Pour ses trente ans, ce sont quelque 1 500 œuvres, films, documentaires, courts-métrages que l'équipe a regardées. Parmi lesquels elle a dû choisir. Et du chapeau, 123 ont été sélectionnées que le public pourra découvrir du 24 au 28 janvier prochains. Avec sous les feux de la rampe, le Canada.

Les femmes

Il y a des œuvres qui portent sur leurs épaules le courage, justement pointées du doigt par Didier Decoin. "Noma", un film de Pablo Pinedo Bovéda, raconte l'histoire de cette jeune femme noire qui n'a qu'un rêve : construire sa maison. Elle a tout contre elle dans cette Afrique du Sud de l'après-apartheid : travailleuse précaire, elle vit dans un ghetto. Et pourtant, elle parviendra à l'avoir sa première maison. Et du courage, Noma en aura à revendre qui devra subir une première expulsion par la police où sa maison vole en éclats, puis une seconde…

Noma n'est pas la seule femme de la sélection du Fipa à prendre son destin en main, à s'engager, à apporter générosité et espoir aux autres... "Des personnages féminins qui essaient de faire bouger les lignes", commente François Sauvagnargues, délégué général du festival.

Des femmes qui aussi membres ou présidentes des différents jurys seront amenées à apprécier la qualité des œuvres qui leur seront présentées dans chaque catégorie fiction, série, documentaire de création, grand reportage et investigation, musique et spectacle, Smart Fipa. Deux prix couronneront  la jeune création : le prix Mitrani et nouveauté 2017, le prix Erasmus +.

"Parmi les documentaires, une thématique est abordée : le populisme, la crise de confiance avec les dirigeants", note le délégué général du Fipa. Populisme, mais aussi vie des opposants à Poutine, portraits de maire de Barcelone ou de New-Delhi, le génocide du Rwanda relaté par Inkotanyi, une oeuvre de Christophe Cotteret "qui va un peu à l'encontre de ce qui est accepté comme version officielle en France". Et de souligner que ce sont des oeuvres qui dialoguent entre elles.

Nouvelles tendances

"Le Fipa est aussi là pour décrypter les tendances de la télévision, remarque François Sauvagnargues, de mettre l'accent sur la jeune création où les modes de filmage font appel aux nouvelles technologies et nouveaux usages." 

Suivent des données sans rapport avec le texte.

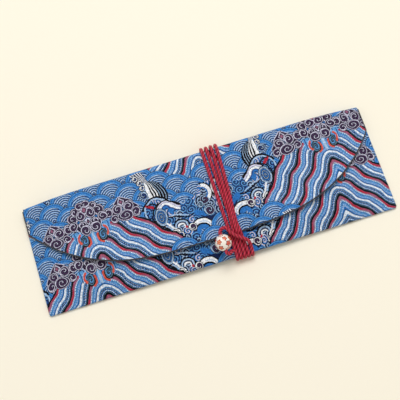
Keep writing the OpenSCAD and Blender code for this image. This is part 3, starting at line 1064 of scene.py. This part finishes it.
# %% The cord's start, and its end from the bead's middle
CORD_START = [(6.2, 4, CORD_D / 2), (6.5, -2, CORD_D / 2), (7.3, -14, CORD_D / 2), (8.2, -28, CORD_D / 2)]
HITCH = [
    (18.3, -7.0, -6.5), (18.1, -5.0, -4.1), (17.2, -3.1, -2.2), (15.2, -1.5, -1.2), (12.7, 0.3, -0.4),
    (10.0, 2.2, 0.3), (7.9, 4.2, 1.1), (6.5, 6.3, 1.6), (5.8, 8.2, 1.6), (4.2, 9.7, 1.3), (2.3, 9.9, 0.8),
    (0.7, 8.9, 0.3), (0, 7.2, 0), (0, 5.4, 0), (0, 0, 0), (0, -5.8, 0), (0.2, -7.3, -0.3),
    (1.1, -8.4, -1.1), (2.5, -8.1, -2.2), (3.9, -7.0, -3.0), (6.6, -6.6, -3.1),
]


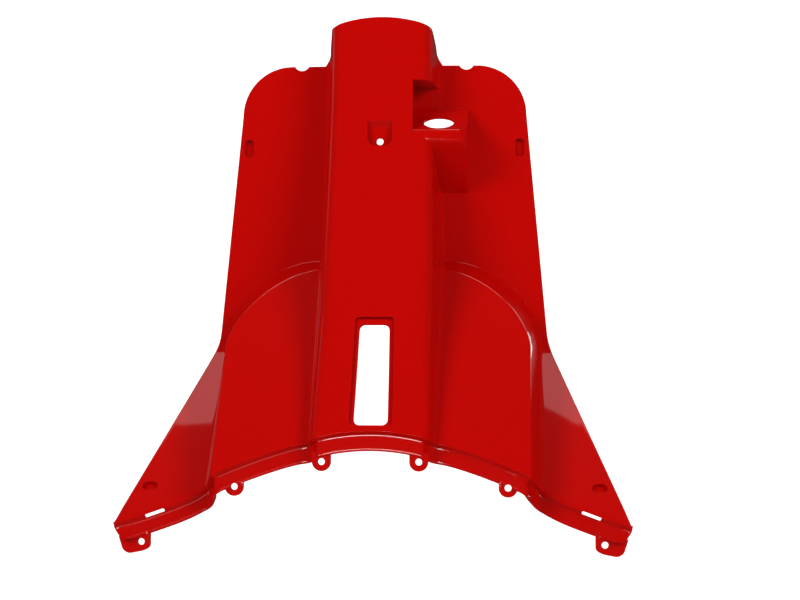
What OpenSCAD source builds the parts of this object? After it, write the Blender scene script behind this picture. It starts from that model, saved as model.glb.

Dans les nouveaux usages, le film d'ouverture du Fipa y plongera directement les spectateurs. "Ils devront venir avec leur smartphone, s'amuse déjà le président. Nous pourrons ainsi changer le scénario comme nous le voulons. Cela ne s'est jamais fait dans une salle aussi grande que celle de la gare du Midi."

L'oeuvre en question ? "Tantale" de Gilles Porte surfe en plus sur l'actualité : dans les couloirs secrets de l'hôtel Carlton, le président de la République et de nombreuses autres personnalités doivent désigner la prochaine ville organisatrice des Jeux Olympiques d'été… "Dans 'Tantale', c'est à vous de choisir : vous êtes le Président", promet le festival.

C'est le Smart Fipa, une nouvelle fois, l'écrin des nouvelles technologies que la télévision explore. Ouvert au public, le Smart Fipa qui l'année dernière abordait la narration sensorielle s'attaque cette fois-ci à la narration au-delà de l'écran. En fait d'écran, il n'en y a plus. Les personnages quittent le poste de télévision ou la tablette pour s'imposer dans la réalité sous forme d'hologrammes. Et le spectateur de s'inviter cette fois-ci dans leur histoire. Qui est alors acteur ?

Avec un budget constant de 1,3 million d'euros, le Fipa espère mettre les compteurs d'audience plus haut que l'année dernière. Une année où 25 000 spectateurs avaient franchi son seuil.